Plaintiff claims defendant has outlined and followed no method of procedure from which plaintiff can determine whether the results from precinct recounts are properly tabulated, asserts returns have been altered after the count has been made and he has been refused permission to make copies of the reports of clerks so that he may compute the votes. Defendant vigorously denies the allegations, except in the respect that, offering to permit the use of blanks of a different color, it has prevented plaintiff from using blanks identical with those used by the clerks. The recount in all respects must be public, at least as to the candidates or their representatives. They are entitled to full opportunity to observe each phase of the operation and to trace the count of a ballot from the box to its final resting place as part of the total. On the other hand, defendant may make such reasonable regulations as will insure the integrity of the count and conserve orderly procedure. Defendant not only denies that plaintiff's access to any operation has been circumscribed, but offers full opportunity for complete inspection in the future. This being the situation, no action by this court seems necessary thereon at this time.
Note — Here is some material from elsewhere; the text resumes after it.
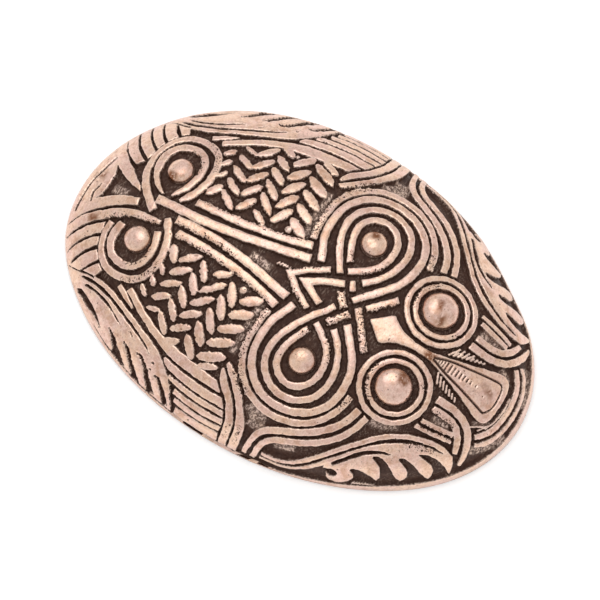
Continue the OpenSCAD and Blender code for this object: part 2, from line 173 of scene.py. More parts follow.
SWINGS = [
    (1.55, [[24, 17.6], [23.2, 20.4], [21.6, 23.1], [19.2, 25.5], [16.3, 27.5], [13, 29.1],
            [10.2, 30.4], [8.6, 31.7], [7.8, 33.3, 1.4], [7.35, 35.5, 1.25], [7.15, 39.6, 1.2]]),
    (1.45, [[26.3, 18.2], [25.3, 21.4], [23.5, 24.6], [21, 27.2], [17.9, 29.3], [14.5, 30.9],
            [11.9, 32], [10.5, 33.3], [9.65, 35.2, 1.35], [9.3, 39.6, 1.3]]),
]
print("Loops and swings:", len(LOOPS + LOOP_BORDER + SWINGS), "on each side")

# %% [markdown]
# Nearer the rim a stem runs into a curled leaf. Hooked bands lie beside the nose, and a long
# strap runs from the knot in the middle to the tail.

# %% Leaf, hooks and strap, on both sides
LEAF = [
    (1.1, [[10.8, 37.1, 0.85], [14.2, 36.9, 0.9], [17, 35.8, 1], [19.3, 33.8], [22, 30.6],
           [25, 26.8], [28, 23.4], [30, 21.2], [32.5, 19.2], [35, 17.7], [38, 16.6],
           [41, 15.9], [44, 15.75], [45.6, 16.1]]),
    (0.9, [[10.8, 38.35, 0.65], [15, 38.15, 0.7], [18.3, 37.05, 0.8], [20.6, 35.15],
           [22.6, 32.9, 1.1], [24.4, 30.6, 1.4], [26, 28.8, 1.3]]),
]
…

Plaintiff makes several other general allegations of improper conduct tolerated by defendant, which the latter denies. The petition contains no recital of specific instances which may be reached through mandamus, except by way of a general order that no persons, other than defendant and its appointed and authorized deputies, be permitted to determine the validity of ballots or have direction of clerks and assistants.
A writ of mandamus may issue, if necessary, in accordance with this opinion.
WIEST, C.J., and BUTZEL, CLARK, McDONALD, POTTER, SHARPE, and NORTH, JJ., concurred.